Awal-awal membaca, saya menangkap
beberapa kesamaan yang menjadi beban hidup Elektra, pemeran utama dalam seri
ini, yang membuatku kemudian dekat dan sedikit baper. Penulisnya, Dee Lestari,
bercerita sangat faktual dan lekat sekali dengan kehidupan sosial masyarakat
dan apa yang menjadi masalah sosial—booming.
Masalah utama yang dialami seorang freshgraduate
yang kurang dari setahun lulus kuliah dan bingung akan bagaimana setelah
beberapa langkah yang ditempuhnya belum berhasil untuk menaiki anak tangga.

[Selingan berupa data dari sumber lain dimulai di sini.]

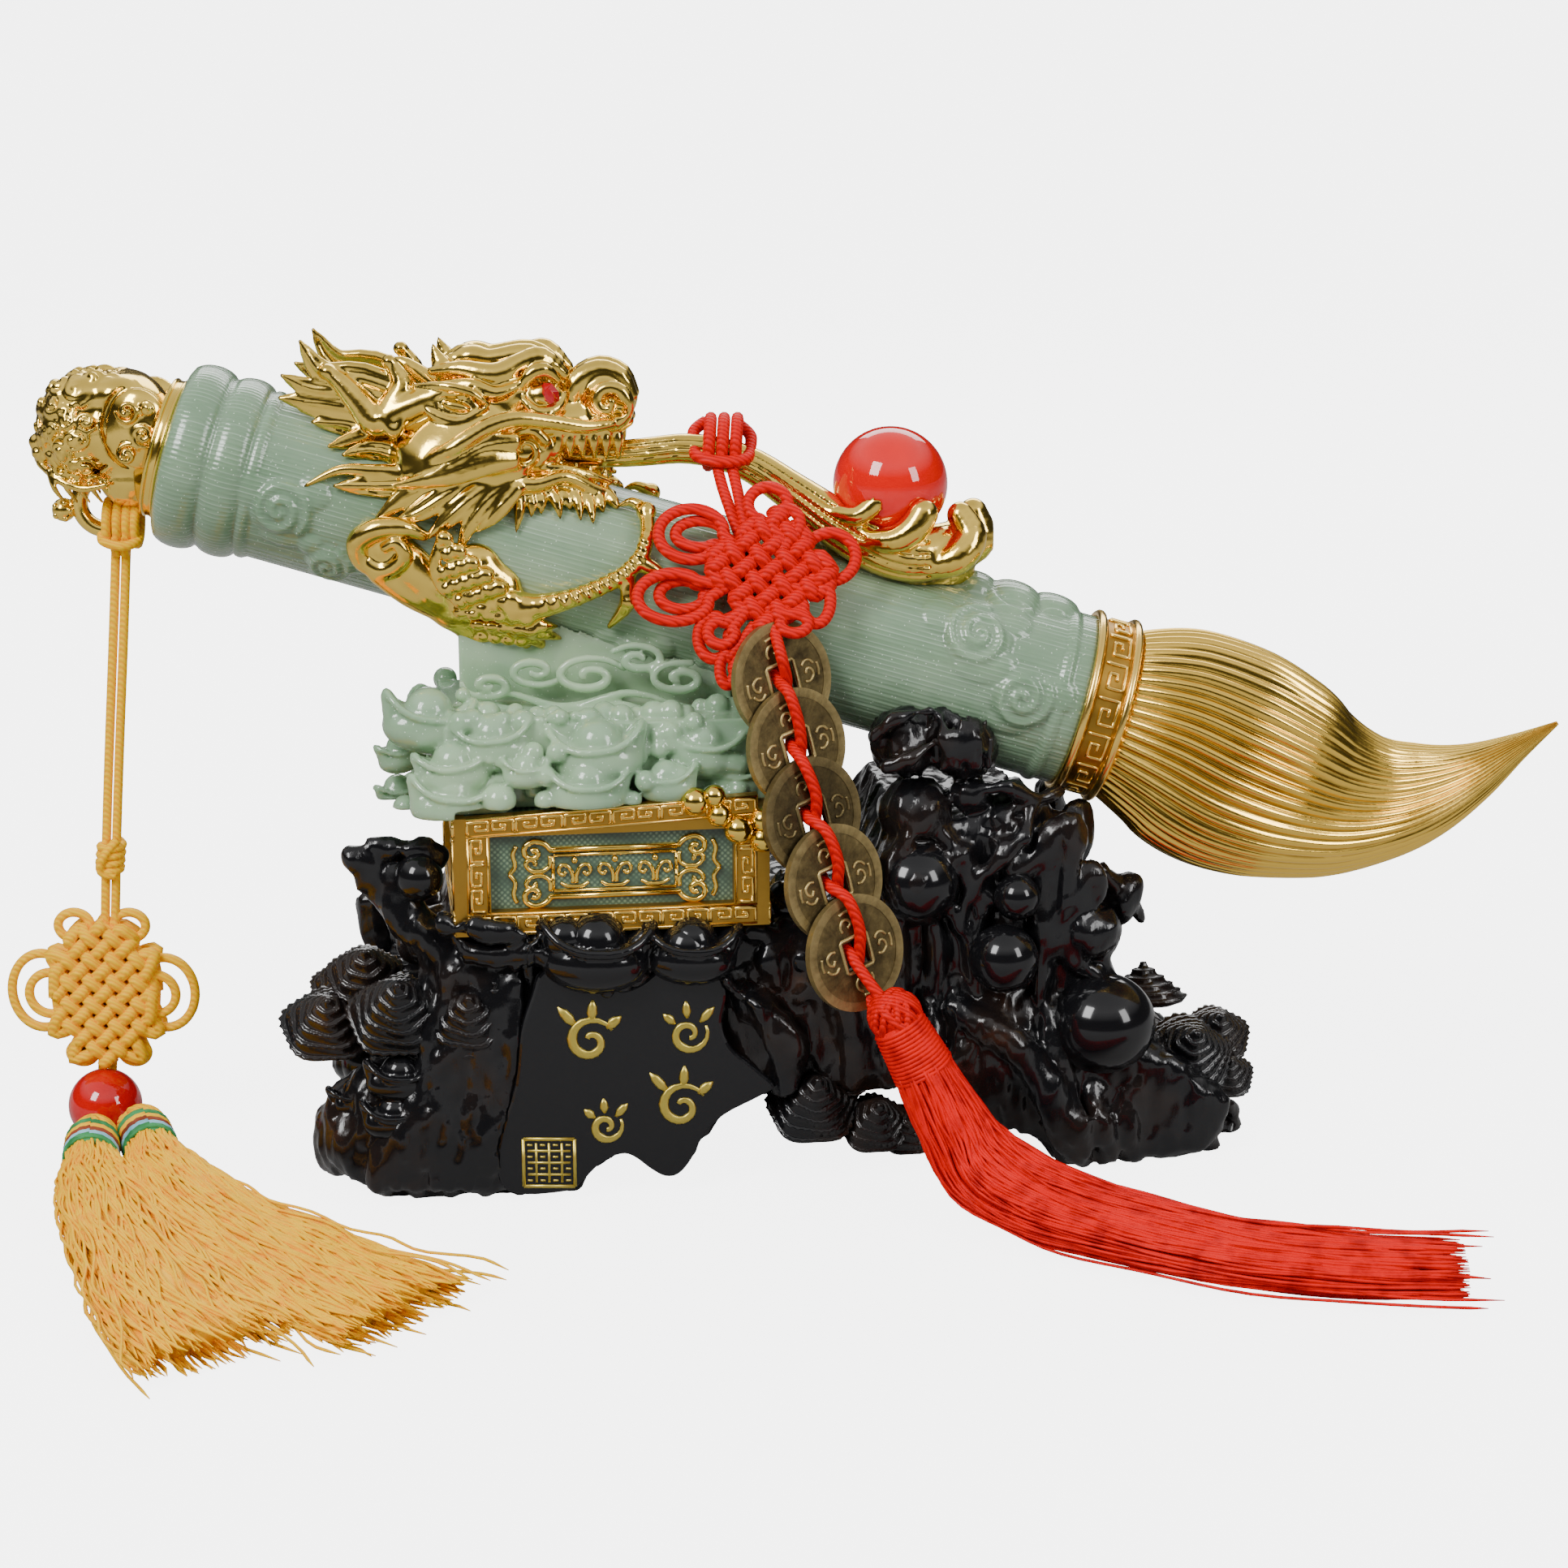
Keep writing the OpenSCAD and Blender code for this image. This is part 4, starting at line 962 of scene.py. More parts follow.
YELLOW_SKIRT_FAR = [
    (-140.7, -29.2, 7.6, 5.2, 5.2), (-138.0, -35.5, 6.4, 7.4, 4.6), (-133.6, -43, 5.8, 9.0, 4.8),
    (-125, -57, 5.4, 11, 4.6), (-113.4, -71, 5.1, 12.8, 4.4), (-100.6, -84.6, 4.7, 14.8, 4.2), (-88.4, -97, 4.3, 16.8, 4.0),
    (-76.5, -107, 3.8, 18.6, 3.6)
]
SKIRT_THREADS = 330
THREAD_R = 0.34


def make_tassels():
    wrapped_ball("red_tassel_ball", (16.8, -43.4, 42.4), 5.4, red_braid, "red_cord", ["red_tassel_head"],
                 (0.4, -0.05, -0.9), 0.75)
    neck = Parts()
    neck.tube([(17.4, -43.6, 41), (20.2, -43.8, 36), (23, -44, 30.5)], [5.0, 5.9, 6.2], 28)
    coil(neck, [(17.5, -43.6, 40.6), (23, -44, 30.4)], [5.3, 6.3], 13, 0.5)
    neck.piece("red_tassel_winding", red_silk, "red_cord", ["red_tassel_wrap"])
    threads("red_tassel_threads", RED_SKIRT, SKIRT_THREADS, THREAD_R, 41, red_silk, "red_cord",
            ["red_tassel_skirt"])
    for tag, centre, neck_path, rows, seed in (
            ("near", (-153.4, -26.7, 8.6), [(-153.1, -28.4, 8.6), (-152.1, -36, 7.6)], YELLOW_SKIRT_NEAR, 51),
            ("far", (-144, -21.2, 8.8), [(-143.3, -23.0, 8.8), (-140.4, -30, 7.6)], YELLOW_SKIRT_FAR, 52)):
        letter = "a" if tag == "near" else "b"
        way = np.subtract(neck_path[1], neck_path[0])
        wrapped_ball("yellow_ball_" + tag, centre, 5.2, yellow_braid, "yellow_cord", ["yellow_head_" + letter],
                     way, 0.7)
        for n, (first, last, material) in enumerate(((0.0, 0.22, wrap_green), (0.22, 0.42, yellow_silk),
                                                     (0.42, 0.62, wrap_brown), (0.62, 0.80, wrap_blue),
                                                     (0.80, 1.0, wrap_green))):
            band = Parts()
            a, b = np.array(neck_path[0]) + first * way, np.array(neck_path[0]) + last * way
            if n == 0:
                band.tube([neck_path[0], neck_path[1]], [5.3, 5.3], 24, ref=(0, 0, 1))
            coil(band, [a, b], [5.6, 5.6], (last - first) * 13, 0.42)
            band.piece(f"yellow_winding_{tag}_{n}", material, "thread_wrap", ["yellow_wrap_" + letter])
        threads("yellow_threads_" + tag, rows, SKIRT_THREADS, THREAD_R, seed, yellow_silk, "yellow_cord",
                ["yellow_skirt_" + letter], ragged=0.06, strays=12, wave=1.7)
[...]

Jadinya malah tinggal di rumah, melakukan kebiasaan sebagaimana makhluk hidup
bertahan hidup, termasuk tidur siang dan nonton TV. Ini sebenarnya bukan sebuah
review novel sebab reviewnya telah saya tulis di GR, tapi tentang
bagaimana saya merefleksi sebuah bacaan.
Saat Elektra berusaha berhemat
dan irit dengan hanya makan telur dan mi instan setiap hari. Mengirit uang yang
menjadi harta karunnya selama ini. Hal itu benar-benar terjadi di masyarakat.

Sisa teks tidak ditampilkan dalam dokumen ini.